Numa soma que tem a inevitável “grandeza de uma simples história”, como destaca um dos diretores do Gerais da Pedra, Paulo Junior, o filme que será exibido hoje, às 19h (no Cine Brasília, EQS 106/107), reconsidera as origens de um mito local (para Minas Gerais) e, universal, para a literatura: Grande Sertão: Veredas, cujas origens variam entre ser inventada, ou não, pelo autor Guimarães Rosa. “O Grande Sertão, Rosa e Diadorim se envolvem na narrativa, um pouco escondidos, um pouco revelados, dissolvendo-se como mais um personagem do documentário”, diz Gabriel Oliveira, outro codiretor (ao lado de Diego Zanotti).
O documentário, assim como o livro, regurgita a sofisticação do discurso dos analfabetos (muitas vezes) que davam corpo às andanças e aos apontamentos de Rosa. “Na nossa concepção, o infinito do sertão ressoa nas múltiplas possibilidades tanto de pensar, interpretar e vivenciar o Grande Sertão: Veredas, quanto nas formas de viver e interagir com as pessoas que lá estão até hoje. a oralidade das comunidades se encontra e forma esse redemoinho em que tudo sempre ganha um novo sentido”, argumenta Gabriel Oliveira.
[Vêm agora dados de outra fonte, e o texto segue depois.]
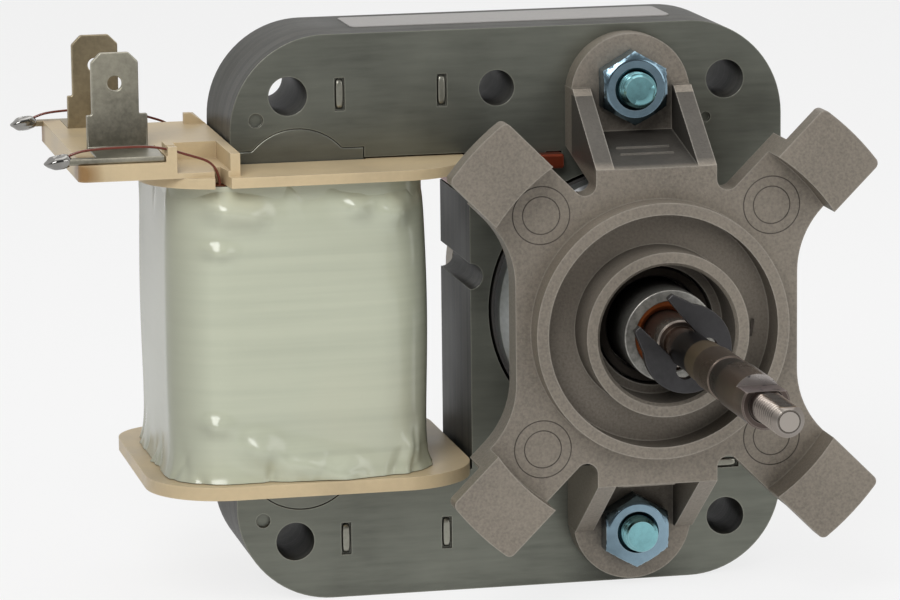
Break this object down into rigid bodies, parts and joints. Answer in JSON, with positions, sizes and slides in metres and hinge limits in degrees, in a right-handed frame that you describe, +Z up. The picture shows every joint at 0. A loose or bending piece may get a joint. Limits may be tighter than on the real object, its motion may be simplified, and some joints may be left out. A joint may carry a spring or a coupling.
{
  "type": "oven fan motor",
  "caption": "Shaded-pole motor with a C-shaped lamination stack, taped coil with blade terminals, die-cast brackets and a long stepped fan shaft with a threaded tip.",
  "frame": {"origin": "centre of the four frame holes, on the front face of the lamination stack", "axes": "-Y along the output shaft towards its tip, +Z up, +X to the right as seen from the shaft end"},
  "size_m": [0.1085, 0.1228, 0.0769],
  "materials": {
    "stack_steel": "satin, fine vertical lines",
    "leg_steel": "satin",
    "ring_copper": "varnished copper",
    "bobbin_plastic": "moulded, cream",
    "winding": "enamelled copper",
    "tape": "glossy wrapped tape",
    "tinned_sheet": "dull tin",
    "solder": "shiny solder",
    "magnet_wire": "enamelled copper",
    "die_cast": "sand-textured casting",
    "sleeve_metal": "turned",
    "bronze": "sintered, oily",
    "felt": "oil-soaked felt",
    "shaft_steel": "tempered brown and blue",
    "rotor_steel": "dark sheet edges",
    "cage_aluminium": "cast",
    "washer": "fibre",
    "black_steel": "black oxide",
    "zinc_steel": "blue zinc",
    "label": "printed paper"
  },
  "bodies": {
    "frame": {"stator_core": "stack_steel", "coil_leg": "leg_steel", "shading_ring_upper_outer": "ring_copper", "shading_ring_upper_inner": "ring_copper", "shading_ring_lower_outer": "ring_copper", "shading_ring_lower_inner": "ring_copper", "bobbin": "bobbin_plastic", "coil_winding": "winding", "coil_tape": "tape", "terminal_front": "tinned_sheet", "terminal_rear": "tinned_sheet", "solder_joints": "solder", "lead_wires": "magnet_wire", "front_bracket": "die_cast", "rear_bracket": "die_cast", "front_bearing_sleeve": "sleeve_metal", "front_bush": "bronze", "front_oil_felt": "felt", "rear_bearing_sleeve": "sleeve_metal", "rear_bush": "bronze", "rear_oil_felt": "felt", "through_bolts": "zinc_steel", "nuts": "zinc_steel", "rating_label": "label"},
    "rotor": {"rotor_shaft": "shaft_steel", "rotor_core": "rotor_steel", "rotor_cage": "cage_aluminium", "front_thrust_washer": "washer", "rear_thrust_washer": "washer", "shaft_clip": "black_steel"}
  },
  "joints": [
    {"name": "rotor_spin", "type": "hinge", "parent": "frame", "child": "rotor", "pos_m": [0.016, 0, 0], "axis": [0, -1, 0], "continuous": true}
  ]
}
“Que houve (algo real no livro), houve (sic)”, argumenta um dos personagens do povo; ao qual outro, revendo fábulas, defende a existência do “lado oposto de Deus”. “Queríamos que o espectador fosse trazido para esse universo geral e entrasse na atmosfera dos personagens do filme”, reforça Gabriel. A dureza do discurso feminista de uma personagem (“Quem me bate, não fica nem um osso”, diz ele, ao falar do pai) é marcada por gentilezas, como indica a senhora que, a certa altura, garante que “Deus derramou paz” e também na fala da parteira, capaz de confessar que recebeu “muita vida”, a cada parto realizado. Em outro caso, um entrevistado gentilmente ressalta que “tratar bem os outros é muito bom”.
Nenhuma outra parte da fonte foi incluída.